| EXERCISE DIRECTIONS |
Write out all of the data without omission, exactly as shown.

| INFORMATION SHOWN |
---
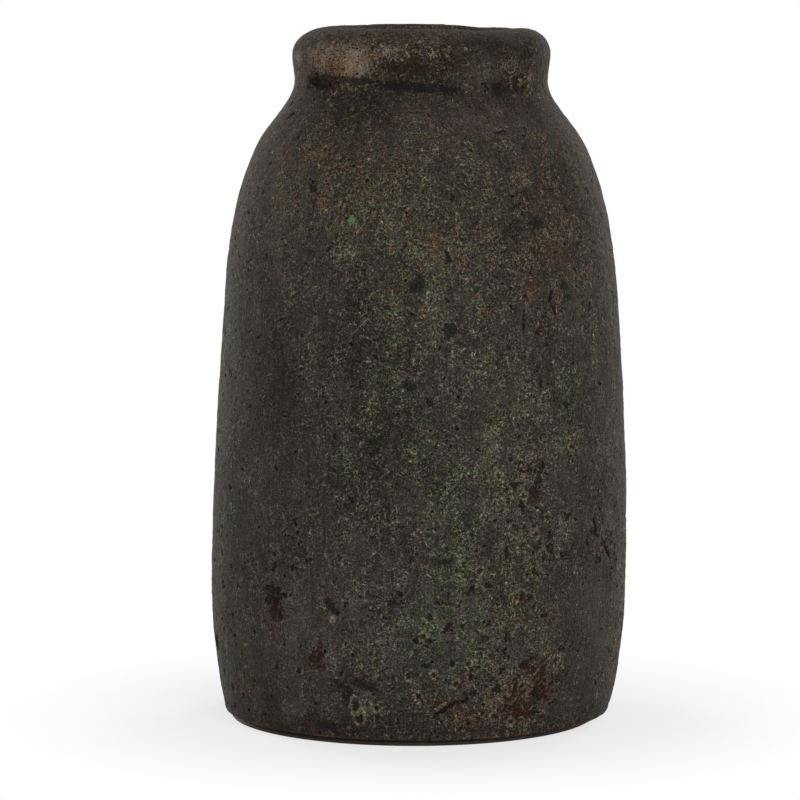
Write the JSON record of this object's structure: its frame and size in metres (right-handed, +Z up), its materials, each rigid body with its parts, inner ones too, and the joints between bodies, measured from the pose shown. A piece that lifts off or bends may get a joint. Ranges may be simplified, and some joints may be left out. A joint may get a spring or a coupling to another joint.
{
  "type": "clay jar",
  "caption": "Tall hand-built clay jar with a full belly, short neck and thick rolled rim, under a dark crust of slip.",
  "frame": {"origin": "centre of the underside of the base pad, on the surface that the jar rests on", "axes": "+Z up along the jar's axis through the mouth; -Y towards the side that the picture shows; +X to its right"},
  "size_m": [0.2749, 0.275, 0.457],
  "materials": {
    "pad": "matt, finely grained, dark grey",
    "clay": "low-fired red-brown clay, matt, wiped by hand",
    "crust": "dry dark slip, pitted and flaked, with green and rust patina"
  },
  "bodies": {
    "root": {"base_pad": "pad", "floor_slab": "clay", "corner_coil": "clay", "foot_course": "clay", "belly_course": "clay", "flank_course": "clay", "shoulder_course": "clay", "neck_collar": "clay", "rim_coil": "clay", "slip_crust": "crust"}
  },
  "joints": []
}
---
| RESPONSE TO THE EXERCISE |
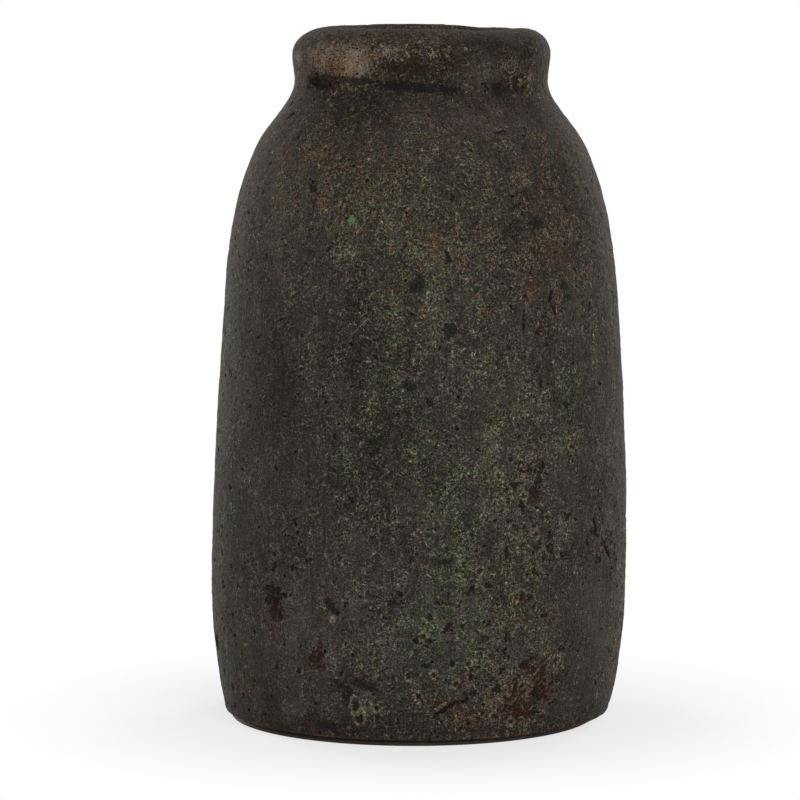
Write the JSON record of this object's structure: its frame and size in metres (right-handed, +Z up), its materials, each rigid body with its parts, inner ones too, and the joints between bodies, measured from the pose shown. A piece that lifts off or bends may get a joint. Ranges may be simplified, and some joints may be left out. A joint may get a spring or a coupling to another joint.
{
  "type": "clay jar",
  "caption": "Tall hand-built clay jar with a full belly, short neck and thick rolled rim, under a dark crust of slip.",
  "frame": {"origin": "centre of the underside of the base pad, on the surface that the jar rests on", "axes": "+Z up along the jar's axis through the mouth; -Y towards the side that the picture shows; +X to its right"},
  "size_m": [0.2749, 0.275, 0.457],
  "materials": {
    "pad": "matt, finely grained, dark grey",
    "clay": "low-fired red-brown clay, matt, wiped by hand",
    "crust": "dry dark slip, pitted and flaked, with green and rust patina"
  },
  "bodies": {
    "root": {"base_pad": "pad", "floor_slab": "clay", "corner_coil": "clay", "foot_course": "clay", "belly_course": "clay", "flank_course": "clay", "shoulder_course": "clay", "neck_collar": "clay", "rim_coil": "clay", "slip_crust": "crust"}
  },
  "joints": []
}